**Recorded information**
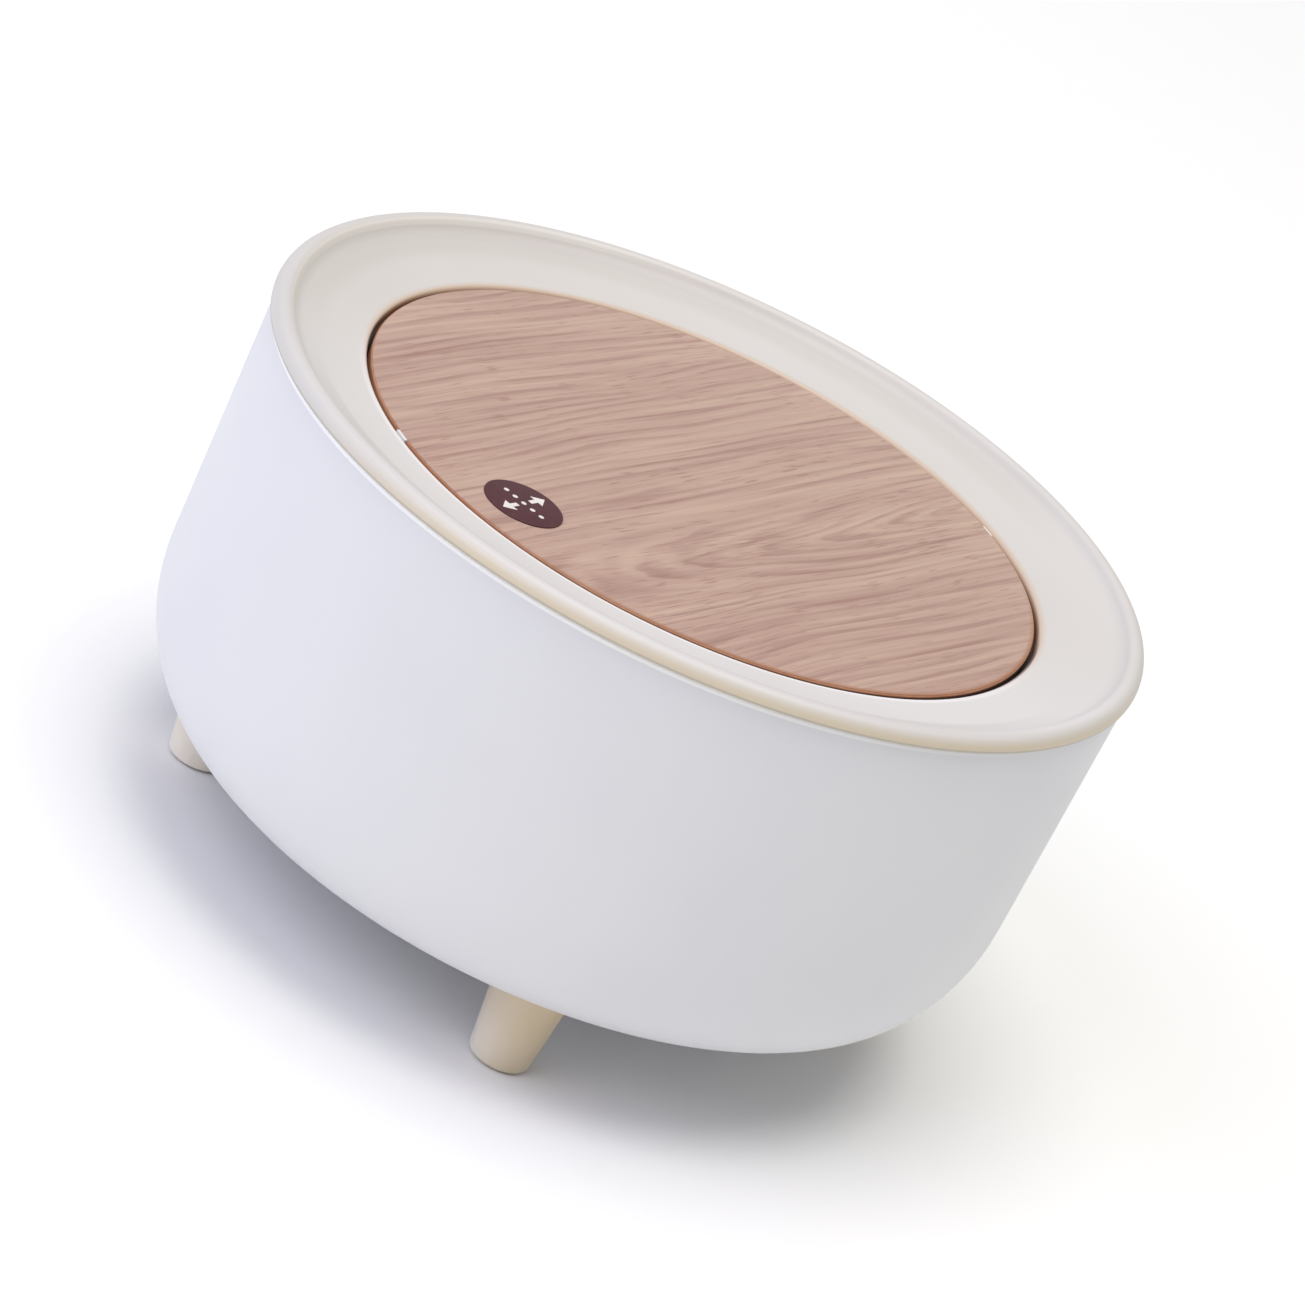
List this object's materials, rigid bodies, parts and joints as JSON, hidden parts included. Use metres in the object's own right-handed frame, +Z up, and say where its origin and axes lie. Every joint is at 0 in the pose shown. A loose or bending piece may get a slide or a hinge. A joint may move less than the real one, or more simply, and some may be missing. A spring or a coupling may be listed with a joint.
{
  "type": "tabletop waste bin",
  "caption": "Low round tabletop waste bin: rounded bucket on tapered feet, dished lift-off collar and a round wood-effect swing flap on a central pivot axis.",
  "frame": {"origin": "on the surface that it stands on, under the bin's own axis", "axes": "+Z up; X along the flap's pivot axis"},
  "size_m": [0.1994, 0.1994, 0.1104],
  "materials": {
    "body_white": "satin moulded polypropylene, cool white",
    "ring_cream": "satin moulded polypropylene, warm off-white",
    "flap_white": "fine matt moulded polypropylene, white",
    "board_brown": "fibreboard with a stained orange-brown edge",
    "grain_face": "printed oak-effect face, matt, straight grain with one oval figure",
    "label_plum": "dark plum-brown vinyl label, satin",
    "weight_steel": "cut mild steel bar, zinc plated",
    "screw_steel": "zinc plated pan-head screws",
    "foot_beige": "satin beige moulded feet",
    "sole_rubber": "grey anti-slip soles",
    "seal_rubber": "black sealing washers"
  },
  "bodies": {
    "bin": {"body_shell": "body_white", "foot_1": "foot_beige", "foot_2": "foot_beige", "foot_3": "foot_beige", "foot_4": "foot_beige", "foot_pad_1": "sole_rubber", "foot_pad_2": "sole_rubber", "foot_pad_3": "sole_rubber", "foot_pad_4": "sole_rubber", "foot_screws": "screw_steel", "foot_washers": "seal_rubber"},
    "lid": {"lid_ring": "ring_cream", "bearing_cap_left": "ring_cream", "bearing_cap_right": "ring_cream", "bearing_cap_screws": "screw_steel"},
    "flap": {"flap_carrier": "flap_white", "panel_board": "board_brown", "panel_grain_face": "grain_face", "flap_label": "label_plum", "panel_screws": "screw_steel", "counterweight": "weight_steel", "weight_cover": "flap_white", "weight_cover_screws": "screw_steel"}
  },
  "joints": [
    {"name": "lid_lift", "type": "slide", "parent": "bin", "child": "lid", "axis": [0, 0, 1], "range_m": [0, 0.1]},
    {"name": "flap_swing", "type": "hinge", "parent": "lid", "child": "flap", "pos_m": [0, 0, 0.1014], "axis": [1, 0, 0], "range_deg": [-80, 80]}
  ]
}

**The request**
Extract the listing in its entirety, matching it exactly.

**Correct output**
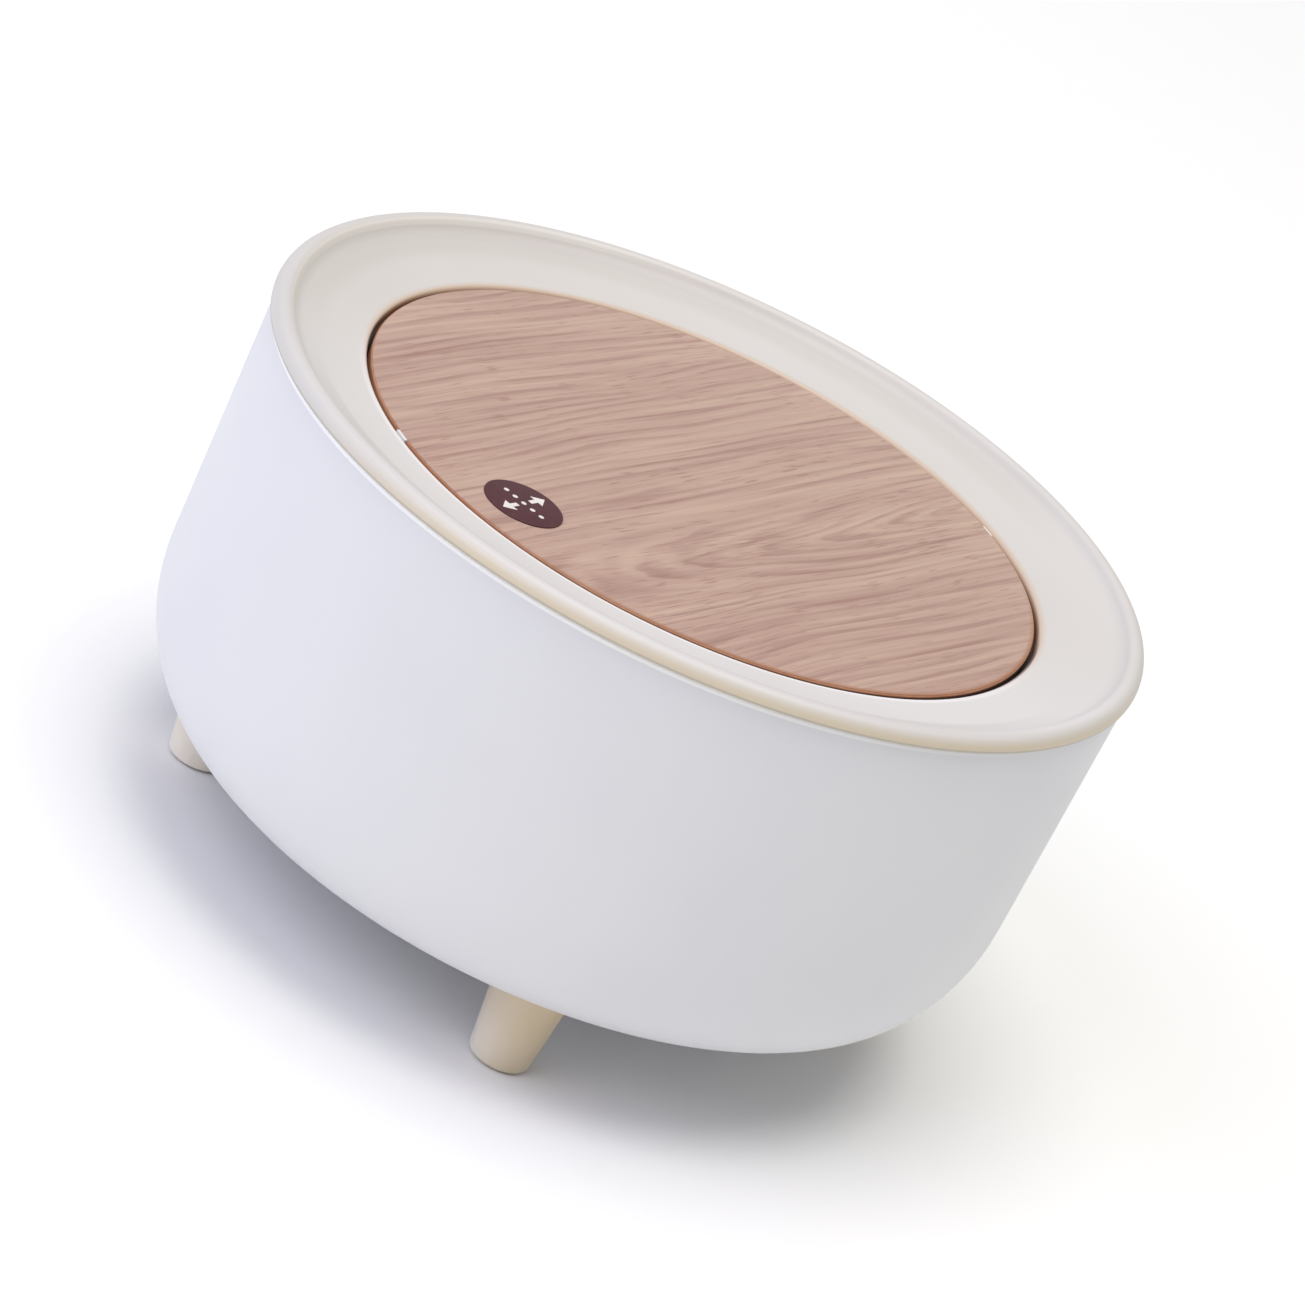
List this object's materials, rigid bodies, parts and joints as JSON, hidden parts included. Use metres in the object's own right-handed frame, +Z up, and say where its origin and axes lie. Every joint is at 0 in the pose shown. A loose or bending piece may get a slide or a hinge. A joint may move less than the real one, or more simply, and some may be missing. A spring or a coupling may be listed with a joint.
{
  "type": "tabletop waste bin",
  "caption": "Low round tabletop waste bin: rounded bucket on tapered feet, dished lift-off collar and a round wood-effect swing flap on a central pivot axis.",
  "frame": {"origin": "on the surface that it stands on, under the bin's own axis", "axes": "+Z up; X along the flap's pivot axis"},
  "size_m": [0.1994, 0.1994, 0.1104],
  "materials": {
    "body_white": "satin moulded polypropylene, cool white",
    "ring_cream": "satin moulded polypropylene, warm off-white",
    "flap_white": "fine matt moulded polypropylene, white",
    "board_brown": "fibreboard with a stained orange-brown edge",
    "grain_face": "printed oak-effect face, matt, straight grain with one oval figure",
    "label_plum": "dark plum-brown vinyl label, satin",
    "weight_steel": "cut mild steel bar, zinc plated",
    "screw_steel": "zinc plated pan-head screws",
    "foot_beige": "satin beige moulded feet",
    "sole_rubber": "grey anti-slip soles",
    "seal_rubber": "black sealing washers"
  },
  "bodies": {
    "bin": {"body_shell": "body_white", "foot_1": "foot_beige", "foot_2": "foot_beige", "foot_3": "foot_beige", "foot_4": "foot_beige", "foot_pad_1": "sole_rubber", "foot_pad_2": "sole_rubber", "foot_pad_3": "sole_rubber", "foot_pad_4": "sole_rubber", "foot_screws": "screw_steel", "foot_washers": "seal_rubber"},
    "lid": {"lid_ring": "ring_cream", "bearing_cap_left": "ring_cream", "bearing_cap_right": "ring_cream", "bearing_cap_screws": "screw_steel"},
    "flap": {"flap_carrier": "flap_white", "panel_board": "board_brown", "panel_grain_face": "grain_face", "flap_label": "label_plum", "panel_screws": "screw_steel", "counterweight": "weight_steel", "weight_cover": "flap_white", "weight_cover_screws": "screw_steel"}
  },
  "joints": [
    {"name": "lid_lift", "type": "slide", "parent": "bin", "child": "lid", "axis": [0, 0, 1], "range_m": [0, 0.1]},
    {"name": "flap_swing", "type": "hinge", "parent": "lid", "child": "flap", "pos_m": [0, 0, 0.1014], "axis": [1, 0, 0], "range_deg": [-80, 80]}
  ]
}